▸ **What you have to do**: Pull out of the data below the stretch of lines bounded by the one containing "shaped.location = ((front_reach" and the one containing "if empty is", both bounds included, unchanged.

▸ **Exercise input**:
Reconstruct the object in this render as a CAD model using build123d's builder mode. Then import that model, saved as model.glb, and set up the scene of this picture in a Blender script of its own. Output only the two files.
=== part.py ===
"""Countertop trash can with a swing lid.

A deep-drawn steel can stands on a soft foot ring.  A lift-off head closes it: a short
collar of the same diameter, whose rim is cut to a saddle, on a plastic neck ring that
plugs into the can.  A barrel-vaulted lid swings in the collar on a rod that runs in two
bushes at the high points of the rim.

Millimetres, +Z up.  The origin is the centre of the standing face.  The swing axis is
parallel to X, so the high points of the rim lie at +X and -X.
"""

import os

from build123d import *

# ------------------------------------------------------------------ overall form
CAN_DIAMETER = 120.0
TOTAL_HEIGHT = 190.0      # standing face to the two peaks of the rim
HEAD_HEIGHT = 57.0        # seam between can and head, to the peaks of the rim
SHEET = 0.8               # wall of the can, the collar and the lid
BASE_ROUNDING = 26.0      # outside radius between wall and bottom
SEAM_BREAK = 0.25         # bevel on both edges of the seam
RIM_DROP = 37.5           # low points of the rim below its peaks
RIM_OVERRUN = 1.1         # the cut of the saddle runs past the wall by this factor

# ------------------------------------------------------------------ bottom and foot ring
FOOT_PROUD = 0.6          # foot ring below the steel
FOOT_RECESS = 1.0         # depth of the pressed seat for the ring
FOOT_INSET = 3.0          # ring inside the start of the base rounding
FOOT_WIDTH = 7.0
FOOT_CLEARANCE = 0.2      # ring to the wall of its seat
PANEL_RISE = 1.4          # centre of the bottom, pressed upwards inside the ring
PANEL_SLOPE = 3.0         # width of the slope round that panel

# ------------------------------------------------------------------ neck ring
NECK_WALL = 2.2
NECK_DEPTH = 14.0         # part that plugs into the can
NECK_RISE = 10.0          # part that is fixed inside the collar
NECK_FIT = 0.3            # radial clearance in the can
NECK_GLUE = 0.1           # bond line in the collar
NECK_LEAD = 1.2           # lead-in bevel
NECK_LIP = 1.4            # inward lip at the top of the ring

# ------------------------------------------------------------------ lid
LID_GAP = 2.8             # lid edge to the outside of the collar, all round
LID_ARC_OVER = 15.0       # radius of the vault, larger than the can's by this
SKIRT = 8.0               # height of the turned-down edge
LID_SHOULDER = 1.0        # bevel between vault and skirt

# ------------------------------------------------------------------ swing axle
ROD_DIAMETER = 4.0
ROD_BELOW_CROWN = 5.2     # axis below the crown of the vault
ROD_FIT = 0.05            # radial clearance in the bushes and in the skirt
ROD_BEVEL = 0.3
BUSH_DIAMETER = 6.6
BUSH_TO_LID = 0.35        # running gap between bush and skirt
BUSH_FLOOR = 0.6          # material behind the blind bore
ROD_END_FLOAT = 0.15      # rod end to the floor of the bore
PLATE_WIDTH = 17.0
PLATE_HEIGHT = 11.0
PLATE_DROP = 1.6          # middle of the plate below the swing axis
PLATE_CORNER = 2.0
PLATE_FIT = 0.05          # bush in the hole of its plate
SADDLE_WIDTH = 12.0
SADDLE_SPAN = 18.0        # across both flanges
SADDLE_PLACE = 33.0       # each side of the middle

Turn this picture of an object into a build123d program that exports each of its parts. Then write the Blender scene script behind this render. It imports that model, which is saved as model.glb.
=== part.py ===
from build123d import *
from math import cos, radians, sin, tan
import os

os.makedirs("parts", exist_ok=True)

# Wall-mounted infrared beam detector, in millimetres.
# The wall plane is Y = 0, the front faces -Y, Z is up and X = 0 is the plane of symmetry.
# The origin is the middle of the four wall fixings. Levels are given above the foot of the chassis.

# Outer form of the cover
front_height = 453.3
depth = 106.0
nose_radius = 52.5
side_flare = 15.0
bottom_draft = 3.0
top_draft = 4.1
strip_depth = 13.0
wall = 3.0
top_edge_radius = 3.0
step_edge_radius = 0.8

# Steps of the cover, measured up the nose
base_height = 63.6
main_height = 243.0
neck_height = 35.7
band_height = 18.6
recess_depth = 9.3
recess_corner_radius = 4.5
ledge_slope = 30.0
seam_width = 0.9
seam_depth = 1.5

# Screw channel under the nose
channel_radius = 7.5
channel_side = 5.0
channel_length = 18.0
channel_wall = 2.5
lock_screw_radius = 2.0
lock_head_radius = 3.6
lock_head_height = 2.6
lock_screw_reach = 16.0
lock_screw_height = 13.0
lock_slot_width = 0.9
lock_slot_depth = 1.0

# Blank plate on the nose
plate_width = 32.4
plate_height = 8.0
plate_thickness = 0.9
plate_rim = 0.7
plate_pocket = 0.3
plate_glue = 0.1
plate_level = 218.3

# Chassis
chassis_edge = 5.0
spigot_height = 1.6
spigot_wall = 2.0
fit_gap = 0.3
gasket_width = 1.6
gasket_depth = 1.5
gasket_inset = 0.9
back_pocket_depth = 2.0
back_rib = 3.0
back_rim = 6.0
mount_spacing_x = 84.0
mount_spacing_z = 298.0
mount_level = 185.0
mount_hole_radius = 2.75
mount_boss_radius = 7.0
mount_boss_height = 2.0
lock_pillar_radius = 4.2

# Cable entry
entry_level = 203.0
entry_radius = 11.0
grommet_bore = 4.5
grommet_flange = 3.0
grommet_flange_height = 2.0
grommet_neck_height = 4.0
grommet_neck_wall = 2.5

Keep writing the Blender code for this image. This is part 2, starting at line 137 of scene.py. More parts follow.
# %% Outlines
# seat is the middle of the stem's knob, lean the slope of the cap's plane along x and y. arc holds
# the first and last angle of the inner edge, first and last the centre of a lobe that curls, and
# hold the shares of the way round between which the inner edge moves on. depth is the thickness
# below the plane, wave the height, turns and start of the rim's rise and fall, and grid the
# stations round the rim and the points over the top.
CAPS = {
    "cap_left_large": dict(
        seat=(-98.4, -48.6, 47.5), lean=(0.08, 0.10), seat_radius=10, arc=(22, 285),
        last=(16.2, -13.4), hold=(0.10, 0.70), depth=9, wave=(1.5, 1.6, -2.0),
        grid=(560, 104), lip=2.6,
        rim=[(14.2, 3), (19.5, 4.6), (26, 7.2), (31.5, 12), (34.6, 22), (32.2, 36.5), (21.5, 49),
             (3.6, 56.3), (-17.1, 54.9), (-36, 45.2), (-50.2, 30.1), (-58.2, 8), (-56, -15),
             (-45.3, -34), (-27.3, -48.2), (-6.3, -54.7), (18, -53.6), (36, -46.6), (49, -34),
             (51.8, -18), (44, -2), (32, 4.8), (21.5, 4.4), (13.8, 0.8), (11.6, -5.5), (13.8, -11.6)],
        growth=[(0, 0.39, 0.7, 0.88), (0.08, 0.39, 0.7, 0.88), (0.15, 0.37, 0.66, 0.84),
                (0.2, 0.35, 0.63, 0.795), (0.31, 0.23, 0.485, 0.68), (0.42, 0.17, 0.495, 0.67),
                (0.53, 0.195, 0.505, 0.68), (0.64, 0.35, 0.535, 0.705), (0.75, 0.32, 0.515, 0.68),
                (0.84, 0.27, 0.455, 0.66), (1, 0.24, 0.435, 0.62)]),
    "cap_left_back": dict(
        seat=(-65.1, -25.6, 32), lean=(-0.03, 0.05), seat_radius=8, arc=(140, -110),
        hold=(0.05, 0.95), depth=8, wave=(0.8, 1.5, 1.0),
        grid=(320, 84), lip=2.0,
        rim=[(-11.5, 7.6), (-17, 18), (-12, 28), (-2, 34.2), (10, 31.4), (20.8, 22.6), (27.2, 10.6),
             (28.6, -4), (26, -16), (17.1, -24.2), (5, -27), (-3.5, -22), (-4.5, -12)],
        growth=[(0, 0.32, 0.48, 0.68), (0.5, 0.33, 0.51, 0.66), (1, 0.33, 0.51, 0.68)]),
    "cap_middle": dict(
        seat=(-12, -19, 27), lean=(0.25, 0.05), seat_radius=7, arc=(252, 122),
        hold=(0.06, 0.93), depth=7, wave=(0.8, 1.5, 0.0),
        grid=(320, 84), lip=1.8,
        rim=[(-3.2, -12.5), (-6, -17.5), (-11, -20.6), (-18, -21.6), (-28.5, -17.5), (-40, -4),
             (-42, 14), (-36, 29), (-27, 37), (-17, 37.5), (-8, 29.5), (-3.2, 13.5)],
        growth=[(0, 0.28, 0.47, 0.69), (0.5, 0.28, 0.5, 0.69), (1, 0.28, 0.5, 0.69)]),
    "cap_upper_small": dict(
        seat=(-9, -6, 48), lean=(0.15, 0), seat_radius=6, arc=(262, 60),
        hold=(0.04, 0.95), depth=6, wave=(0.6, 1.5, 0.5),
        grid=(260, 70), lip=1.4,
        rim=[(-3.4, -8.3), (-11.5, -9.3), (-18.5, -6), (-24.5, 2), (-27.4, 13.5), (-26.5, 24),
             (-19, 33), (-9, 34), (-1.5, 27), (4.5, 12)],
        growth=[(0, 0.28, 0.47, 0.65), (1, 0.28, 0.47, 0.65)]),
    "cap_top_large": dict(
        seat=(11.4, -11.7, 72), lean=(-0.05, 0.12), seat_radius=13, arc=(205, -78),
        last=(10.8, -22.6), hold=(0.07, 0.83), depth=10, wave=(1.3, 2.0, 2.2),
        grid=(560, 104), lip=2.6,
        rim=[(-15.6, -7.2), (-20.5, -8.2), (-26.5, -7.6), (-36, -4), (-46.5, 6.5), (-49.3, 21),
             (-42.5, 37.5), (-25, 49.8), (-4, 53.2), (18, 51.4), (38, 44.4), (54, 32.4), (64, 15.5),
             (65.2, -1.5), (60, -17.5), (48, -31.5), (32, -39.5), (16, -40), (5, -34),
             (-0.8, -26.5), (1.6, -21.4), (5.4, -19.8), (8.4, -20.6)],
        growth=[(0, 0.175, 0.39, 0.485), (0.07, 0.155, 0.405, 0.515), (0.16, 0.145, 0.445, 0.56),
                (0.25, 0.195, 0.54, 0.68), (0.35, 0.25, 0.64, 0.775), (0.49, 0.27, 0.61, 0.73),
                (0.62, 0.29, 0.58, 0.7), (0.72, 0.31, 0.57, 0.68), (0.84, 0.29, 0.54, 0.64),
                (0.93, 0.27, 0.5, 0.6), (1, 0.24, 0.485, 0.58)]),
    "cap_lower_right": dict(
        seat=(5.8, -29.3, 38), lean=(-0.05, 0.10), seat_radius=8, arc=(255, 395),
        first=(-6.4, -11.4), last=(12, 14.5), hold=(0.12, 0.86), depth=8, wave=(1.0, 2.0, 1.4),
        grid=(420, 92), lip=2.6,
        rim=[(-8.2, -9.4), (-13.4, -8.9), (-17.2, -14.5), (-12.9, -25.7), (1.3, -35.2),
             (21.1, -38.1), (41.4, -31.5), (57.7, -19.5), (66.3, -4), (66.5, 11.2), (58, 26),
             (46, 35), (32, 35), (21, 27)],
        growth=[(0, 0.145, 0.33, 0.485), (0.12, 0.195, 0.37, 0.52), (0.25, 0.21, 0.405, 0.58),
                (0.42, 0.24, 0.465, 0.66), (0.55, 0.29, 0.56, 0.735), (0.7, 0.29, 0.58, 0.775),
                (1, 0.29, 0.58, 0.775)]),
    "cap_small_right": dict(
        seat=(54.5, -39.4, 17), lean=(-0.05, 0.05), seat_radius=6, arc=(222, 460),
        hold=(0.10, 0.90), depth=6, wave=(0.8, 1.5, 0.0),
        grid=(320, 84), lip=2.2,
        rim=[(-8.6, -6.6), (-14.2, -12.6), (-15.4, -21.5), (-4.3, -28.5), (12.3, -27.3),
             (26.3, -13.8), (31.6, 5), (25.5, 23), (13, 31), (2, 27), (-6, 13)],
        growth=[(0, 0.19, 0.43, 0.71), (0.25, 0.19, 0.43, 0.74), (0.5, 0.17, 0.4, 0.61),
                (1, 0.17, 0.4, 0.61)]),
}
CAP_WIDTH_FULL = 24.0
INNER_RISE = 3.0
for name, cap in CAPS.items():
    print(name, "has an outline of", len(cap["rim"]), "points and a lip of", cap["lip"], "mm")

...

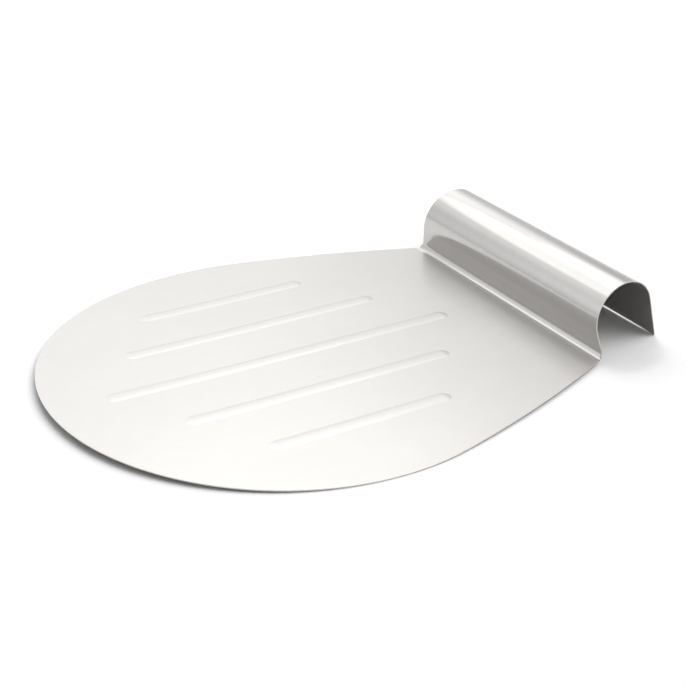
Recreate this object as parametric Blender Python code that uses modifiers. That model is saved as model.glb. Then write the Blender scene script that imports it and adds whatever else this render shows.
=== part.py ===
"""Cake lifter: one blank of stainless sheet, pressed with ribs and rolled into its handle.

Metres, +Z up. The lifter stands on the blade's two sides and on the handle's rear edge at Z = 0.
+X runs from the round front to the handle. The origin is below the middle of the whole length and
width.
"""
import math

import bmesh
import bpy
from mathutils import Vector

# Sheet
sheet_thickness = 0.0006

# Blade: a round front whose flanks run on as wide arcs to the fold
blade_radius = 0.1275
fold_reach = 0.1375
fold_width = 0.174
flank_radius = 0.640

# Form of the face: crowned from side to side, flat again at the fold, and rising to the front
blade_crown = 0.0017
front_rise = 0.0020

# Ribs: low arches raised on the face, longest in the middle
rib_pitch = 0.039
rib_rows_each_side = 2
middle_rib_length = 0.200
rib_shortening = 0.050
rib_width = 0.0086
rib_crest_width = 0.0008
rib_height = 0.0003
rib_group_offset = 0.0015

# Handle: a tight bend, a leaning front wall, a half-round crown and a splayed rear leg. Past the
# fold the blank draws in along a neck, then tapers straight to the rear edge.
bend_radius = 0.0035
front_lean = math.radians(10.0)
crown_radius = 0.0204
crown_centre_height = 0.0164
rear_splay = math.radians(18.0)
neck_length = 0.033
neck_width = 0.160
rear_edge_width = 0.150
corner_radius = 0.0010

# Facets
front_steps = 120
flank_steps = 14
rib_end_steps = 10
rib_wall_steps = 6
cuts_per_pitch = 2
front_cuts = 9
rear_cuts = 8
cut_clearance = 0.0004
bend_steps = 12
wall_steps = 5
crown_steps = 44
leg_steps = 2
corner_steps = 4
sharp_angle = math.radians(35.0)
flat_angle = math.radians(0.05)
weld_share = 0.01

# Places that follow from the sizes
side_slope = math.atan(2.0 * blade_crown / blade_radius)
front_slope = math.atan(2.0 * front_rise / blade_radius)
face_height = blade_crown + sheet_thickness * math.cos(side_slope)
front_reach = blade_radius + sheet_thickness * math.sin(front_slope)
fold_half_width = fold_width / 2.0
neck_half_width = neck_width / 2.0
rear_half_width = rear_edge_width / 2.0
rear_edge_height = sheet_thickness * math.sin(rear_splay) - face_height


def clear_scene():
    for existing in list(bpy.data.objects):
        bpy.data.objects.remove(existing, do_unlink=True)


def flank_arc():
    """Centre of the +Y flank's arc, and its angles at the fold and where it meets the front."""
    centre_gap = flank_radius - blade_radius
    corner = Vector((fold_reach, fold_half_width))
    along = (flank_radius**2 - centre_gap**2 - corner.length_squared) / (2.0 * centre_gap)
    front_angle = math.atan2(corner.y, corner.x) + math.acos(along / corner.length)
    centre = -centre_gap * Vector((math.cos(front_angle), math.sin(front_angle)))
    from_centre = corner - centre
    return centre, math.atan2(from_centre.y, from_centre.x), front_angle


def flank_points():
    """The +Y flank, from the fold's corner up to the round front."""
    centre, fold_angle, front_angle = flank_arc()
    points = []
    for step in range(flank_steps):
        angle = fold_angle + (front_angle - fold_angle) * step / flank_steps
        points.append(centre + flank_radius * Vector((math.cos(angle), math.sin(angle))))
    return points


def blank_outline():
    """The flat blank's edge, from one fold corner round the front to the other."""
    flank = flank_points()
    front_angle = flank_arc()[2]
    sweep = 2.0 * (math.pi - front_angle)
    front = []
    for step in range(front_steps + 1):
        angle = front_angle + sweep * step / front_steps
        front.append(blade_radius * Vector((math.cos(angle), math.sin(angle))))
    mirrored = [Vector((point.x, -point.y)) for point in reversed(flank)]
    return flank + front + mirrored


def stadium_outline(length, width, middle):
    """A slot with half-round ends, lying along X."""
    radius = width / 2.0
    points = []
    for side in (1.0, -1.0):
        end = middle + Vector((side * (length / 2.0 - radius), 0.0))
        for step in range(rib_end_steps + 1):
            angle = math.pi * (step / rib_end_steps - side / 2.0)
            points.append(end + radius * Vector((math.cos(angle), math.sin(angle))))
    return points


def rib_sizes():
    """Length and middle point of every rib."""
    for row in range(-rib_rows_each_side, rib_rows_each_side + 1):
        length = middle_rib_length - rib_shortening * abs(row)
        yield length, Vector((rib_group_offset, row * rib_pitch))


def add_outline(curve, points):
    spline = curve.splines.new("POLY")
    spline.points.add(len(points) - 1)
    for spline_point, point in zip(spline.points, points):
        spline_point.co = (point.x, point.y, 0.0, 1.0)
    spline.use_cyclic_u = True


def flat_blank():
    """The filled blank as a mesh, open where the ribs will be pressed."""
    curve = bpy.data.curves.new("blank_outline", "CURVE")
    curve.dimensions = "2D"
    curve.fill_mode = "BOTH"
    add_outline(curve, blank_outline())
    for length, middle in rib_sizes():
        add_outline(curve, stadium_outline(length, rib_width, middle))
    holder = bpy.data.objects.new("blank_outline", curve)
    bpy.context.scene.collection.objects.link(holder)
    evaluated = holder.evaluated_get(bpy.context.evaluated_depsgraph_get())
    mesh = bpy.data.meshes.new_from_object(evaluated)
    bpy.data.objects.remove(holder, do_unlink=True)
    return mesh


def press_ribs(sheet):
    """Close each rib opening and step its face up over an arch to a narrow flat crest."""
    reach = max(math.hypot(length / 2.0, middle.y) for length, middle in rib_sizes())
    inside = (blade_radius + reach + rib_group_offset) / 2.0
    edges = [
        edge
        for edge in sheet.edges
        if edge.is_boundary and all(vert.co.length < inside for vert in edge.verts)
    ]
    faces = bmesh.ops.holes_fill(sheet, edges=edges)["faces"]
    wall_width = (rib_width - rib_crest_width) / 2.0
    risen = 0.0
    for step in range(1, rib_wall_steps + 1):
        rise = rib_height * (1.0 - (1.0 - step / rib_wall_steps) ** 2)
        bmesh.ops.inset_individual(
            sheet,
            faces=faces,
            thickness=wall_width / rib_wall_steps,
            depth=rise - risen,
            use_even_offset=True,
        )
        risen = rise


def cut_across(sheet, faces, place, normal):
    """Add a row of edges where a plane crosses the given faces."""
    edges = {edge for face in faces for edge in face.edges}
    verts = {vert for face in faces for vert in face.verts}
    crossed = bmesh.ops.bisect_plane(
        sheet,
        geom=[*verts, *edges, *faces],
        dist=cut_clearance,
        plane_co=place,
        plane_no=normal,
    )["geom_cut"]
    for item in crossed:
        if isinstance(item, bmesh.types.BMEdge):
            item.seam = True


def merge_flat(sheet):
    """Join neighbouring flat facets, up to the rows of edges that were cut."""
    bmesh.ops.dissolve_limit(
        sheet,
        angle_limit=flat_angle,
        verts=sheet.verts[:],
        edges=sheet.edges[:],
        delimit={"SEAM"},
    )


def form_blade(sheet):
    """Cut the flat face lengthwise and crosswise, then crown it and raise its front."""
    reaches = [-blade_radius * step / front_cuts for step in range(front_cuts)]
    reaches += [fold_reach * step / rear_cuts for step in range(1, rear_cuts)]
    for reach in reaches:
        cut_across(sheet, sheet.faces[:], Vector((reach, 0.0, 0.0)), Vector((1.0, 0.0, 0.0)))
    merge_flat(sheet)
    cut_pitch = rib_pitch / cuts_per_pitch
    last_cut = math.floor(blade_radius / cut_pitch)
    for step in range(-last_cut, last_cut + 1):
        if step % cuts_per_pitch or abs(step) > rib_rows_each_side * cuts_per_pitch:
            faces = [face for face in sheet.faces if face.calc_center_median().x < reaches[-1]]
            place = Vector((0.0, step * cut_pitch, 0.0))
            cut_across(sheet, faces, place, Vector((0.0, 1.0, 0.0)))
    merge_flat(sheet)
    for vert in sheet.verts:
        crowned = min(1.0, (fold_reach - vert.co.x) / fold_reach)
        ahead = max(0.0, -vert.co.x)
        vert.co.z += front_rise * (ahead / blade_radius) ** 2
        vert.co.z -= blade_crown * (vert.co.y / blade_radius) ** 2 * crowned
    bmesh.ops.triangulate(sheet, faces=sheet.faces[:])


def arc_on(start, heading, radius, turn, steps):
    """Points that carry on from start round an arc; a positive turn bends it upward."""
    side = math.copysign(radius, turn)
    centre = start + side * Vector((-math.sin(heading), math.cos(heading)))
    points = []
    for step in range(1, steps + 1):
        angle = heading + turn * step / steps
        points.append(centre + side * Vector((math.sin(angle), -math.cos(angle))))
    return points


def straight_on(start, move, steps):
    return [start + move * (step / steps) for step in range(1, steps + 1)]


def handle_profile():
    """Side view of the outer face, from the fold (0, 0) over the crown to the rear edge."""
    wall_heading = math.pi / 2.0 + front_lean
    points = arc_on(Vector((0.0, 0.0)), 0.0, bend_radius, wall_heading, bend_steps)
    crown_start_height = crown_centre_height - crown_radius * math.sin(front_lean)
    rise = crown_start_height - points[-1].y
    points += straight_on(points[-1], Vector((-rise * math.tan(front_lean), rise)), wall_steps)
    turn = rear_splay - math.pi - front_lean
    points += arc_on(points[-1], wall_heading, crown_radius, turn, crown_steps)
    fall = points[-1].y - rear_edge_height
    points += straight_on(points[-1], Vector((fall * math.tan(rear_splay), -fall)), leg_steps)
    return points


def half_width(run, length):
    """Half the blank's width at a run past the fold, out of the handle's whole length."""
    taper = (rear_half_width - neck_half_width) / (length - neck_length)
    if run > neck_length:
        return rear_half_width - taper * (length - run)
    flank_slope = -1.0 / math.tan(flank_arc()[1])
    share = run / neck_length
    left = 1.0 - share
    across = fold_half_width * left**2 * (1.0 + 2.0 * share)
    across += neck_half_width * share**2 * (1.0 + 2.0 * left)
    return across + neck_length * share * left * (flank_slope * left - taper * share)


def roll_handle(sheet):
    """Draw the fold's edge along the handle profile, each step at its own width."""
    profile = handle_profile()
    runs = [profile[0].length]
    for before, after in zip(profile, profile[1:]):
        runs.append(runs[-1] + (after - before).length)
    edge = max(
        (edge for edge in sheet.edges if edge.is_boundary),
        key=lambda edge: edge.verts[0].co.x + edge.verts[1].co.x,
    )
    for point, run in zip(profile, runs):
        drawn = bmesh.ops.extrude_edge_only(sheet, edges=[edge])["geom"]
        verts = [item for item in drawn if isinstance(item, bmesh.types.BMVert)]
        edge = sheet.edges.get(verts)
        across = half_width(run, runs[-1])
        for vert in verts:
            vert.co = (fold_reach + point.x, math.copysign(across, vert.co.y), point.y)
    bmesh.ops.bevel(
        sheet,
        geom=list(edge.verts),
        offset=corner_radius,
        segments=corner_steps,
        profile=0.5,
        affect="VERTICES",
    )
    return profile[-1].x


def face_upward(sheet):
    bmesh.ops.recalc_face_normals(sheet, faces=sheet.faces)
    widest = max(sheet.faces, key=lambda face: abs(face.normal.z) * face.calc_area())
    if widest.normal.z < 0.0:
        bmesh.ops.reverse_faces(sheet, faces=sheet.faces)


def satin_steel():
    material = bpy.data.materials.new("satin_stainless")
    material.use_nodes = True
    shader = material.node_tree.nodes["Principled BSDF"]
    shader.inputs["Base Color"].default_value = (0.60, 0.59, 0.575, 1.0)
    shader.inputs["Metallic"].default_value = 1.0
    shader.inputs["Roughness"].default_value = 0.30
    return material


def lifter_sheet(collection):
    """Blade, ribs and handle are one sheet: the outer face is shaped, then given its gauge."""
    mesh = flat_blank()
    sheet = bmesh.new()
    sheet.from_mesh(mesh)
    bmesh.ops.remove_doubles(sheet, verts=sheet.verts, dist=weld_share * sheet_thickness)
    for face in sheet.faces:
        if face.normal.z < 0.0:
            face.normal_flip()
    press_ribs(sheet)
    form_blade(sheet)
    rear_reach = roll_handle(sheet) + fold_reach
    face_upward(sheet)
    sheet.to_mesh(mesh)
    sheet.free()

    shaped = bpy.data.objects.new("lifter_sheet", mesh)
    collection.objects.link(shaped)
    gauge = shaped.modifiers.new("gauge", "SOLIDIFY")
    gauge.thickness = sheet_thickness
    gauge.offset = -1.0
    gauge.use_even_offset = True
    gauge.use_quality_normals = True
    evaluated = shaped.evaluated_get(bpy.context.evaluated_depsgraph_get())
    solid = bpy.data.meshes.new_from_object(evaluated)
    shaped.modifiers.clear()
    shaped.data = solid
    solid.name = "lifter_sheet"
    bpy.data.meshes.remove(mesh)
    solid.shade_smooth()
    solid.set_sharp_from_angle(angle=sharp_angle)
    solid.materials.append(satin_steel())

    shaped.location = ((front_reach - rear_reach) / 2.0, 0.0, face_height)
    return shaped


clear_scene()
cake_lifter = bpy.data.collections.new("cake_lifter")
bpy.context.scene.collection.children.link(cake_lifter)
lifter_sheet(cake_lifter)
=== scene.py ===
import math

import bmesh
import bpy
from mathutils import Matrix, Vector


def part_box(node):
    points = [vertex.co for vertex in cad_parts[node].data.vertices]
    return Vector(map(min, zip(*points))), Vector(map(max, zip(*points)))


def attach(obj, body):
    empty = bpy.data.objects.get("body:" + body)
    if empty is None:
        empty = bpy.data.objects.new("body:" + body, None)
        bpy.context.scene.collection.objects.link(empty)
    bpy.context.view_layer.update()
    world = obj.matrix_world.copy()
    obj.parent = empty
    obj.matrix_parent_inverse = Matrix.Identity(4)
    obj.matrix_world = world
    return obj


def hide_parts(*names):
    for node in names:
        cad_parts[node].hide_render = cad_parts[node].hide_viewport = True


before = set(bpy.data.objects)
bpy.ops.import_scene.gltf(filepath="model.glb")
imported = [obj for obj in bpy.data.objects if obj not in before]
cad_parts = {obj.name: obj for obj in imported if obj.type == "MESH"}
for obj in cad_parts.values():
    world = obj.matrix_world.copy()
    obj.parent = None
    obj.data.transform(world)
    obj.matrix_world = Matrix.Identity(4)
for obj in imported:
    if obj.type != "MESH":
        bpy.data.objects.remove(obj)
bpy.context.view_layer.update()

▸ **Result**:
    shaped.location = ((front_reach - rear_reach) / 2.0, 0.0, face_height)
    return shaped


clear_scene()
cake_lifter = bpy.data.collections.new("cake_lifter")
bpy.context.scene.collection.children.link(cake_lifter)
lifter_sheet(cake_lifter)
=== scene.py ===
import math

import bmesh
import bpy
from mathutils import Matrix, Vector


def part_box(node):
    points = [vertex.co for vertex in cad_parts[node].data.vertices]
    return Vector(map(min, zip(*points))), Vector(map(max, zip(*points)))


def attach(obj, body):
    empty = bpy.data.objects.get("body:" + body)
    if empty is None:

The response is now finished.